Sweet drink sprung from eternity, The brook filling our arid age: Once more raised toward heaven,
Our exhausted world becomes refreshed. Life-bearing source, We all boast of thee!
Glory to thee, O Most-pure One! Glory to thee, O Mother of God! Thou didst bear for us the Living Christ,
The living water of grace! Life-bearing source, We all boast of thee!

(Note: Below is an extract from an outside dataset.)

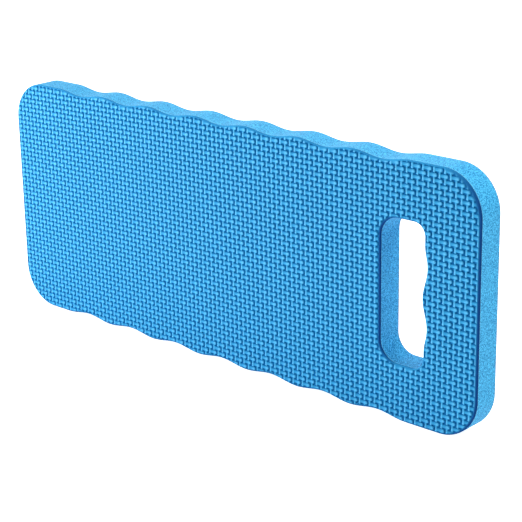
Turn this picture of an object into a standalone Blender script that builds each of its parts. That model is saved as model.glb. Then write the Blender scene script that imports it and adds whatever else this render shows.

Each one of the faithful can learn much—indeed, very much—from the life of the Virgin Theotokos. I would like to mention just two things. First, she frequently went to Golgotha, the Mount of Olives, the Garden of Gethsemane, Bethlehem, and other places which were redolent of her Son. She prayed on bended knees at all of these places—especially at Golgotha. Thus she gave the first example and impetus to the faithful of visiting holy places out of love toward Him Who by His presence, His passion and His glory made these places holy and significant. Also, we learn how she prayed for a quick departure from this life, so that, when separated from her body, her soul would not encounter the prince of darkness and his horrors, and hidden from the dark regions would not see the punishment of those darkened by sin. Do you see how terrible it is for the soul to pass through the toll-houses? When she—who gave birth to the Destroyer of hades, and who herself has tremendous power over demons—prayed thus, what then is left for us? Out of extreme humility, she commended herself to God, and did not trust in her own deeds. So much less should we trust in our deeds, and even more we should commend ourselves into the hands of God, crying out for His mercy, especially at the time of the departure of the soul from the body.